For 2022, management expects adjusted earnings per share of $12-$12.50 and FCF of $2 billion. Those figures would put the company on a P/E ratio of less than 14.6 times the midpoint of earnings guidance, and a price-to-FCF multiple of 14.4 times. Those valuations look cheap, and to put it into some context, the price-to-FCF multiple implies Stanley will be generating almost 7% of its market cap in FCF at the end of 2022. Theoretically at least, that's what it could pay in dividends and still grow the business.
That said, the company certainly isn't a low-growth cash cow. On the contrary, the company has plenty of growth opportunities through growing its recent MTD (lawn and garden products) acquisition. In addition, an easing of supply chain issues and raw material costs will help margin expansion.
Meanwhile, its core tools business can grow with the release of new products and the development of brands like Craftsman, and Stanley can continue to take part in industry consolidation through its acquisition strategy. Throw in a multi-year recovery in the auto and aerospace end markets, and Stanley's industrial businesses (engineered fasteners, products, and fittings) can also grow.
It all adds up to a company that will exit 2022 in a lot better shape than it looks right now, and buying in ahead of a strong year of earnings and revenue growth makes sense.
Caterpillar could be a coiled spring for your portfolio
Daniel Foelber (Caterpillar): Caterpillar is a cyclical business whose revenue and earnings tend to ebb and flow with the broader economy. This can make its P/E ratio look dirt cheap one year and expensive the next. To me, Caterpillar isn't undervalued because its P/E is currently just 16.8. It's undervalued because it is putting up record results despite some major headwinds.
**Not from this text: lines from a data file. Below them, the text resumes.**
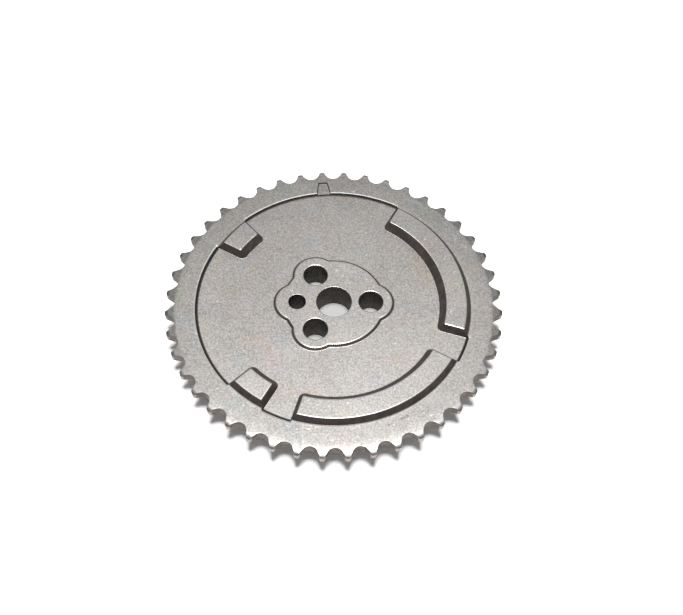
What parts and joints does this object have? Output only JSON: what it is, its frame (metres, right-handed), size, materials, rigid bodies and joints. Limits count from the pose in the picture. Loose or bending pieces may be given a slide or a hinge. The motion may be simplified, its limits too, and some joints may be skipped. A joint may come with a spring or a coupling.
{
  "type": "cam gear",
  "caption": "Flat sintered sprocket for an engine's timing chain, with a lobed bolt-on hub, raised sensor lands on its face and a timing mark in the rim.",
  "frame": {"origin": "centre of the bore in the plane of the hub's back face", "axes": "+Z along the axis, from the hub's back face towards the lands; +X through one bolt hole and -X through the dowel hole"},
  "size_m": [0.135, 0.135, 0.0145],
  "materials": {
    "sintered_steel": "sintered and coined steel, uncoated, faces lightly burnished"
  },
  "bodies": {
    "root": {"cam_gear": "sintered_steel"}
  },
  "joints": []
}
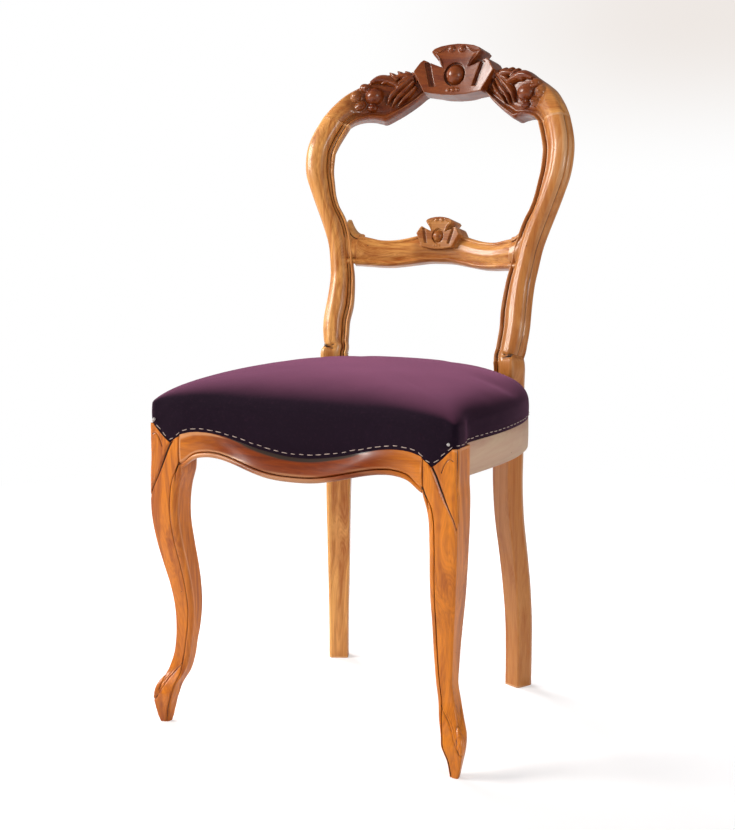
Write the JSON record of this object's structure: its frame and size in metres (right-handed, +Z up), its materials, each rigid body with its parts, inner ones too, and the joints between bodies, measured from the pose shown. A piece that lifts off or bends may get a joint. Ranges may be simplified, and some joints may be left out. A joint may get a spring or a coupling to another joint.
{
  "type": "balloon back chair",
  "caption": "Side chair with a carved open balloon back, cabriole front legs, splayed rear legs and a stuffed cloth seat, for one person to sit at a table.",
  "frame": {"origin": "on the floor, under the middle of the chair's overall box", "axes": "+X to the right of someone who looks at the front of the chair, +Y from the front to the back, +Z up"},
  "size_m": [0.456, 0.5284, 0.9281],
  "materials": {
    "carved_walnut": "glossy french polish, warm orange brown",
    "golden_walnut": "glossy french polish, golden brown",
    "crest_walnut": "glossy french polish, dark red brown",
    "pale_rail_wood": "matt, dry pinkish brown",
    "frame_beech": "bare sawn beech",
    "dowel_beech": "bare turned beech",
    "screw_steel": "plain steel",
    "jute_webbing": "woven jute",
    "tack_steel": "blued steel",
    "hessian": "open woven jute cloth",
    "pad_filling": "felted fibre",
    "plum_cloth": "matt plum wool cloth",
    "white_pin": "white lacquered pin head"
  },
  "bodies": {
    "root": {"front_leg_left": "carved_walnut", "front_leg_right": "carved_walnut", "front_seat_rail": "carved_walnut", "rear_post_left": "golden_walnut", "rear_post_right": "golden_walnut", "mid_rail": "golden_walnut", "crest_rail": "crest_walnut", "side_seat_rail_left": "pale_rail_wood", "side_seat_rail_right": "pale_rail_wood", "rear_seat_rail": "frame_beech", "crest_dowels": "dowel_beech", "mid_rail_dowels": "dowel_beech", "front_rail_dowels": "dowel_beech", "side_rail_dowels": "dowel_beech", "rear_rail_dowels": "dowel_beech", "corner_block_front_left": "frame_beech", "corner_block_front_right": "frame_beech", "corner_block_rear_left": "frame_beech", "corner_block_rear_right": "frame_beech", "corner_block_screws": "screw_steel", "webbing_lengthwise": "jute_webbing", "webbing_crosswise": "jute_webbing", "webbing_tacks": "tack_steel", "hessian_sheet": "hessian", "seat_stuffing": "pad_filling", "seat_cover": "plum_cloth", "corner_pins": "white_pin"}
  },
  "joints": []
}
After the U.S.-China trade war derailed what would have likely been a multi-year upswing in Caterpillar's business, the company has been patiently waiting for the next sustained upcycle. As the economy rebounds from the COVID-19 pandemic, Caterpillar is already seeing demand for its products surge worldwide. In the fourth quarter, it grew sales across all regions and its three primary segments -- energy and transportation, construction, and resource industries. However, Caterpillar's profit margin took a hit as it had to pay higher freight costs and expedite many orders to satisfy demand.
The company also mentioned supply chain contractions as a key factor behind business inefficiencies. To be fair, forecasting when and to what extent the economy would rebound was not an easy task. Pair that challenge with inflation, and it's understandable that Caterpillar would lack the demand to satisfy supply. That's what happened in its fourth quarter, as the company struggled to keep short-term costs down as it redirected components and sought to improve its assembly process.
Zoom out, however, and it's impressive to see how well Caterpillar's business is doing despite these challenges. The company posted record-high earnings per diluted share of $11.83, and it wouldn't be surprising if it shattered that record in 2022 as it looks to improve margins. Like many industrial companies, Caterpillar's business is susceptible to the headwinds of rising inflation. But Caterpillar's business is in a great position right now.
Caterpillar's energy and transportation segment is its largest division. And it's thriving thanks to a booming oil and gas industry. Pair that strength with a steady construction market and demand for raw materials that is boosting demand for its mining equipment, and you have a company that is a coiled spring. Caterpillar's strong business supports its over 27 consecutive years of dividend increases, making it a Dividend Aristocrat.
Caterpillar stock looks like a great buy now. And its 2.2% dividend yield is a cherry on top of a healthy underlying business.